The new control design still has the PC in place, but simply doing the same data acquisition functions it does now.  I have to go with something I’ve worked with from the start, the PLC (Programmable Logic Controller).  Power goes off, it goes off. Power comes back on, it comes back on.  The cat will be pleased.  By adding some industrial controls to the system, I gain reliability as I step away from that simple hardwired approach.  I now will have much more heat to deal with and will have to find ways of distributing that heat where it is needed based on the time of year, time of day, temperature outside. I’m finding that it looks like the best way to maintain a constant heat is to anticipate when that heat will need to be in the slab and get it there before it drops too much in temperature.  This is where the additional water storage and eventually the thermal mass storage will help.  I just need to figure out how best to keep the slab at a constant temperature with an inconsistent heat source. Sure looks simple when you write it.

The PLC will consist of 4 thermocouples for panel in/out and tank in/out temps, inputs for flow meters and thermostats and relay outputs for valve, pump and backup heat.  The basic control concept is similar to a simple zone controller in a heating system, perhaps one with a priority zone.  My priority zone in the winter is the slab but other times of the year, it is the house.  The system will be smart enough to know that.  How the heat will be distributed, whether all at once (parallel), or one device at a time (timeshare), will need to be played with.
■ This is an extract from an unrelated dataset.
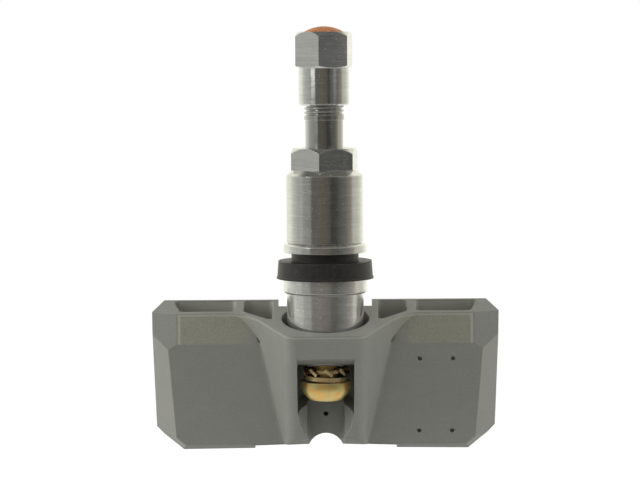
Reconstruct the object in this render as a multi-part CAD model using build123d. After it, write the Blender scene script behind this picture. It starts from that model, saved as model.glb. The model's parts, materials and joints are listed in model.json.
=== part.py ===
from build123d import *
import math
import os

# Clamp-in tyre pressure sensor with an aluminium valve stem.
# Frame: +Z up the valve stem's axis, +X along the long side of the housing, +Y to its cover.
# Origin: on the stem's axis, in the grommet face that seats against the rim.

# Clearances
running_gap = 0.1
loose_gap = 0.25
seat_gap = 0.05

# Rubber grommet
neck_radius = 6.5
neck_height = 1.7
flange_top_radius = 9.04
flange_foot_radius = 9.4
flange_height = 3.4
flange_lip = 0.3

# Valve stem
rim_thread_radius = 4.5
rim_thread_top = 16.5
grommet_seat_radius = 4.9
collar_radius = 8.1
collar_height = 2.8
barrel_radius = 7.45
shank_radius = 3.65
valve_thread_radius = 3.85
valve_thread_start = 27.2
stem_top = 38.5
core_thread_radius = 2.6
core_thread_depth = 5.5
core_seat_radius = 2.1
core_seat_depth = 19.0
air_channel_radius = 1.3
air_outlet_z = -8.0
edge_break = 0.3

# Saddle joint between stem and housing: both faces are concentric about one X axis
tilt_axis_z = -8.0
saddle_radius = 11.0
saddle_wall = 1.6
tilt_limit = 3.0

# Valve core
core_head_length = 4.4
core_body_radius = 1.85
core_body_length = 13.0
core_wall = 0.4
core_recess = 0.5
core_lip = 0.6
pin_radius = 0.5
pin_collar_radius = 1.25
pin_collar_height = 0.6
pin_reach = 0.3
plunger_radius = 1.65
plunger_height = 1.4
spring_wire_radius = 0.17
spring_turns = 6
core_seal_height = 1.6

# Washer, nut
washer_radius = 8.05
washer_height = 1.65
washer_edge = 0.35
nut_height = 18.4
nut_sleeve_height = 13.3
nut_sleeve_radius = 7.42
nut_shoulder = 0.9
nut_shoulder_radius = 6.1
nut_flats = 11.95
nut_turned = 8.5
nut_mouth_radius = 4.0
hex_chamfer_angle = 48.0

# Cap
cap_height = 14.1
cap_skirt_height = 7.2
cap_skirt_radius = 4.87
cap_flats = 10.1
cap_turned = 10.0
cap_foot_chamfer_share = 0.45
cap_mouth_z = 29.95
cap_seal_height = 1.5
cap_seal_hole = 1.6
cap_relief_radius = 2.2
cap_relief_depth = 1.3
insert_radius = 3.8
insert_depth = 1.3
insert_rise = 1.05

# Mounting screw and its two washers
screw_shank_radius = 2.4
screw_length = 12.0
screw_head_radius = 4.85
screw_head_height = 3.65
screw_head_bulge = 0.42
screw_rim = 0.6
screw_crown_radius = 3.1
recess_width = 1.1
recess_span = 4.6
recess_depth = 2.0
tooth_count = 9
tooth_turned = 6.6
tooth_washer_height = 1.55
tooth_ring_height = 0.6
tooth_ring_radius = 3.55
tooth_reach = 4.55
tooth_width = 1.9
tooth_twist = -38.0
spring_washer_height = 1.25
spring_washer_thickness = 0.85
spring_washer_tilt = 2.5
spring_washer_radius = 4.22
spring_washer_slit = 0.8
spring_washer_slit_slant = 40.0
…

Oh boy, the fun part.  This is why I must have a programmable approach to my system.  I can’t purchase anything off the shelf to do what I need it to do, partially because I don’t know what I need it to do.  Yet.

Aside from the control logic, the PLC will also keep track of BTU’s collected and BTU’s used, updated each minute.  The PC data logging software will have access to both the current output and the total daily output and log to the website as it currently does. 

It’s about to be Thanksgiving.  We now sit back and wait for the permitting process and the like.  Can’t wait to exploit the sun.